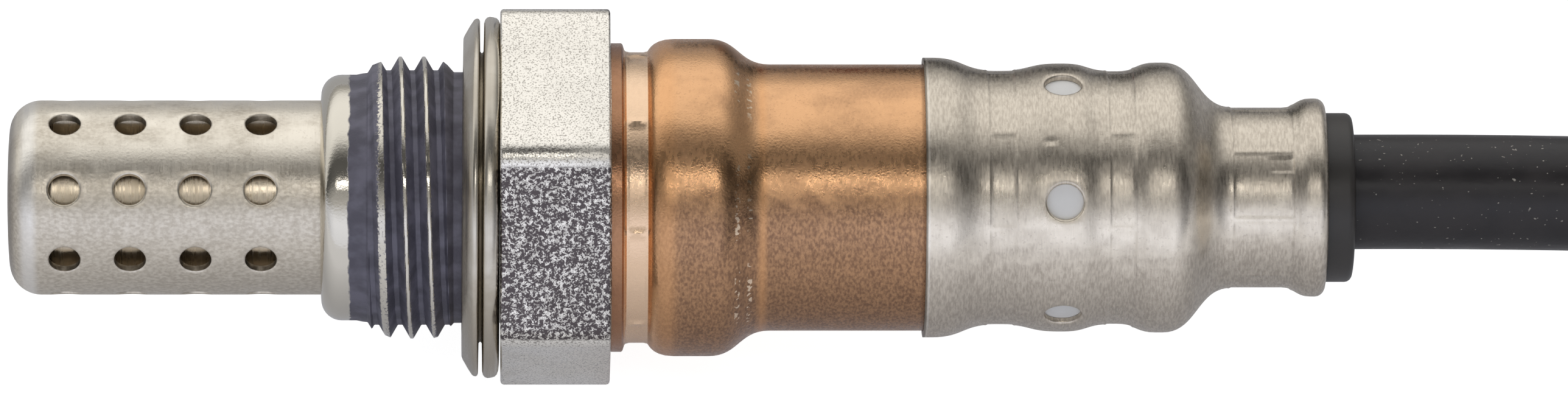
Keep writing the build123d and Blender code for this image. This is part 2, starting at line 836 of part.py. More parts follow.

==

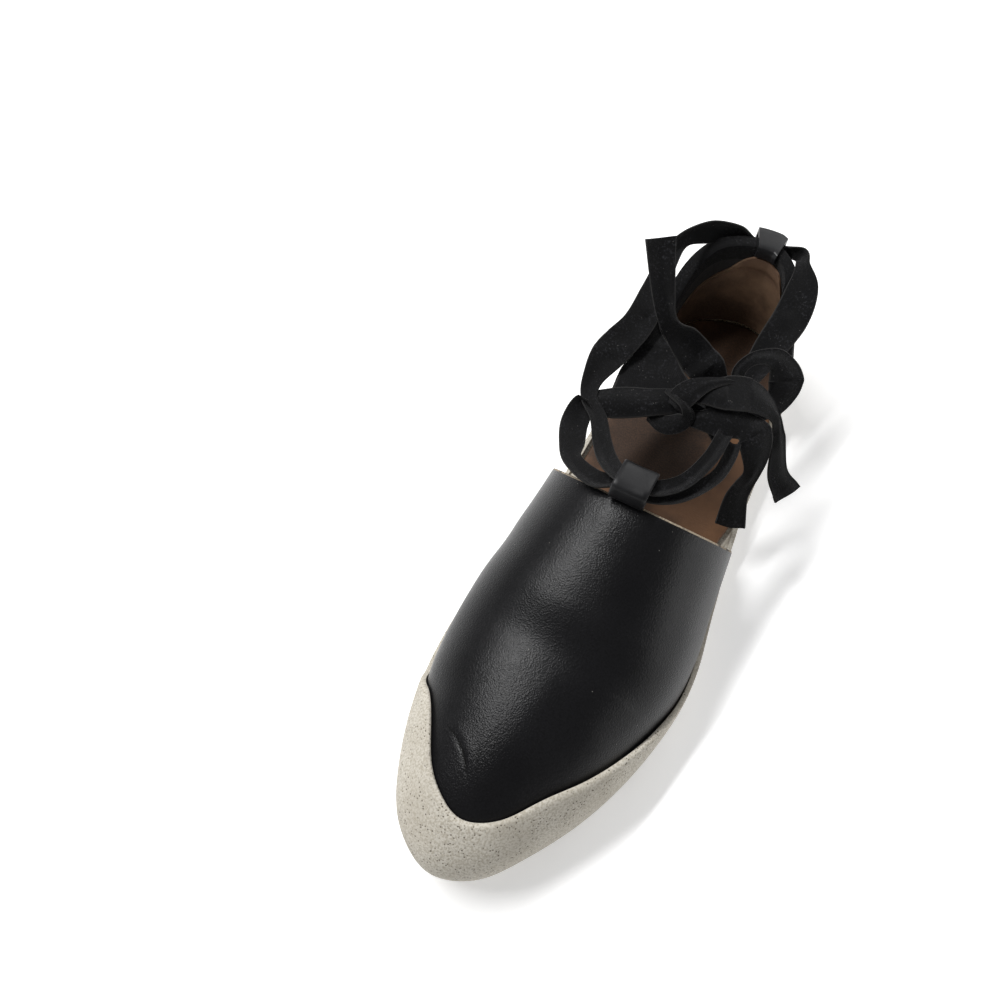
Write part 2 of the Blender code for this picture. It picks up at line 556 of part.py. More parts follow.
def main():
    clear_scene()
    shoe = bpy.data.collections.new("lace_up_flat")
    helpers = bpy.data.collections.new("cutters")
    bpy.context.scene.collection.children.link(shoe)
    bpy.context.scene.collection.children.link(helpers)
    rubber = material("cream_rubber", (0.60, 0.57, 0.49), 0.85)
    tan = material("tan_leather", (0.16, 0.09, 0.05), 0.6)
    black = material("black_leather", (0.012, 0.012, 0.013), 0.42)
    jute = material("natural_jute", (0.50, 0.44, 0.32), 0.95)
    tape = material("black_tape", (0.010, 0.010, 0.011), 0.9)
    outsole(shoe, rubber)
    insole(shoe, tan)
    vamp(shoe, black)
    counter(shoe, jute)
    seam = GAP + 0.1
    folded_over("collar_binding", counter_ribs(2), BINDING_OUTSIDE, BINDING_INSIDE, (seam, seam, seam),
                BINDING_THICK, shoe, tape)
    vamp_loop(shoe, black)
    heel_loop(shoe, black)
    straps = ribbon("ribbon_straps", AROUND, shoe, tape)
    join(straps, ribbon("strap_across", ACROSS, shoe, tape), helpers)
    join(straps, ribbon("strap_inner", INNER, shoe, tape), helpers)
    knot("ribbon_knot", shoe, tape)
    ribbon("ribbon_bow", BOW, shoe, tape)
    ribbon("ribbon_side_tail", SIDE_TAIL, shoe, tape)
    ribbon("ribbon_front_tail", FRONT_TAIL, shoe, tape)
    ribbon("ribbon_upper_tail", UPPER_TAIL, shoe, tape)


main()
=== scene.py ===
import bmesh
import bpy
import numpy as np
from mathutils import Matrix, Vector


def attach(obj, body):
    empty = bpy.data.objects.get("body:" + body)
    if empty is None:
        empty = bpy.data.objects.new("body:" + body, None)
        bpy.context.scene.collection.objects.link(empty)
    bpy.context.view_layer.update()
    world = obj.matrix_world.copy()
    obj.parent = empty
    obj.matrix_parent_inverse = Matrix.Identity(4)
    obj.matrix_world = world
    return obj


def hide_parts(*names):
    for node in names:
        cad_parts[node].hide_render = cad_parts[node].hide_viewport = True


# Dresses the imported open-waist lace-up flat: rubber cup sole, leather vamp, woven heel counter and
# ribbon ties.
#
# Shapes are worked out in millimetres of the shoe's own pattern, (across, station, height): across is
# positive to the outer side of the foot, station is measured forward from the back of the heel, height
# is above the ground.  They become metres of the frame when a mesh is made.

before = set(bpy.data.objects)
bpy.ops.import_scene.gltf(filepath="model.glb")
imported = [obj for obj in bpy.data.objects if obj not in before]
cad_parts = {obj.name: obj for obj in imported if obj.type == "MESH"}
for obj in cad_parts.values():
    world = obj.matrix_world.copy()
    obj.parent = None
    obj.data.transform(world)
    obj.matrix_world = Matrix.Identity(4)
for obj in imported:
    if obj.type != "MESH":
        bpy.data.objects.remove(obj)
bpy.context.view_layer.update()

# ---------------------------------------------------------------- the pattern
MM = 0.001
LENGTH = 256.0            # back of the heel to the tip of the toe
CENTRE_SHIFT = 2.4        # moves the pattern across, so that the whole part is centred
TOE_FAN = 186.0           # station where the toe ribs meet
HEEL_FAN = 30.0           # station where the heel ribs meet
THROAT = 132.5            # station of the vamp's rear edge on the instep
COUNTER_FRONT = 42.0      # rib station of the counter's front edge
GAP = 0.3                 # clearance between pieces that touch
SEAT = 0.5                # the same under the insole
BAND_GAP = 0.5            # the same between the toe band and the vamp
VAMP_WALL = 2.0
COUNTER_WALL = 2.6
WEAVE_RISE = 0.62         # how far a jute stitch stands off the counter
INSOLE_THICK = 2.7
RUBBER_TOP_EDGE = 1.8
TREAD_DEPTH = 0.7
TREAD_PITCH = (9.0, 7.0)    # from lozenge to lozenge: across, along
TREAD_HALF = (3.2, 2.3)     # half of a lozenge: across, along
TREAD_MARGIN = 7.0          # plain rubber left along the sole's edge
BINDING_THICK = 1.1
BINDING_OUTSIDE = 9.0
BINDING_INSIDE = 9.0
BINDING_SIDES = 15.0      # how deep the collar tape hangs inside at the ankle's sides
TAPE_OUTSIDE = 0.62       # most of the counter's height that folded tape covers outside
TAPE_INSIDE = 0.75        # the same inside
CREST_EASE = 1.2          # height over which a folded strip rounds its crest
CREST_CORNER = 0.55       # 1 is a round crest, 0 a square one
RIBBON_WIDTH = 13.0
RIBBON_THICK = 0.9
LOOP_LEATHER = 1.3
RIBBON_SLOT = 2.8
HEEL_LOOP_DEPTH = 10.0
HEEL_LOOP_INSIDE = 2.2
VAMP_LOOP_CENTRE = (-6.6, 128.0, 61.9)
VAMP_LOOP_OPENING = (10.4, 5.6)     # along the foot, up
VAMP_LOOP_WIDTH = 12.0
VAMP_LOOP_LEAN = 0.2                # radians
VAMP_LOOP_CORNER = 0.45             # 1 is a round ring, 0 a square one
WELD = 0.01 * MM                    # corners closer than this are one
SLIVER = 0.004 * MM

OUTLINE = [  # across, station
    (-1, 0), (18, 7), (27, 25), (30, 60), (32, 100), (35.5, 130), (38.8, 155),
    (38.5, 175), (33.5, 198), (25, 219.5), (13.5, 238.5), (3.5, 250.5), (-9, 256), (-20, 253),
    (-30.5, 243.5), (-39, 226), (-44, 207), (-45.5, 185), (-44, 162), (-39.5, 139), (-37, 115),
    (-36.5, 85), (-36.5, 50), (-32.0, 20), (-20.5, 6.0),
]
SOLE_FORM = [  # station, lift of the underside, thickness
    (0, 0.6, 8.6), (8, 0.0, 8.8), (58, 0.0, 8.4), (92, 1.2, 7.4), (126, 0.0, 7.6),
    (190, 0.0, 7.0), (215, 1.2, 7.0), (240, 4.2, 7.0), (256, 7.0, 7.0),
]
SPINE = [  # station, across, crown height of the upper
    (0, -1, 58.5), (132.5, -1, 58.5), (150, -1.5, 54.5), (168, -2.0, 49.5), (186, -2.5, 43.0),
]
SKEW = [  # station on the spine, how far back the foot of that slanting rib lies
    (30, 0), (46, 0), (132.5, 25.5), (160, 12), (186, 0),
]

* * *

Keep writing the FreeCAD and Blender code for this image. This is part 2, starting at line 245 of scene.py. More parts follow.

(DIRECTIONS): Each line from the line containing "ACROSS, shoe, tape), helpers)" through the line containing "obj.matrix_world = world" is to be transcribed exactly, and no other line.

(FULL OUTPUT):
    join(straps, ribbon("strap_across", ACROSS, shoe, tape), helpers)
    join(straps, ribbon("strap_inner", INNER, shoe, tape), helpers)
    knot("ribbon_knot", shoe, tape)
    ribbon("ribbon_bow", BOW, shoe, tape)
    ribbon("ribbon_side_tail", SIDE_TAIL, shoe, tape)
    ribbon("ribbon_front_tail", FRONT_TAIL, shoe, tape)
    ribbon("ribbon_upper_tail", UPPER_TAIL, shoe, tape)


main()
=== scene.py ===
import bmesh
import bpy
import numpy as np
from mathutils import Matrix, Vector


def attach(obj, body):
    empty = bpy.data.objects.get("body:" + body)
    if empty is None:
        empty = bpy.data.objects.new("body:" + body, None)
        bpy.context.scene.collection.objects.link(empty)
    bpy.context.view_layer.update()
    world = obj.matrix_world.copy()
    obj.parent = empty
    obj.matrix_parent_inverse = Matrix.Identity(4)
    obj.matrix_world = world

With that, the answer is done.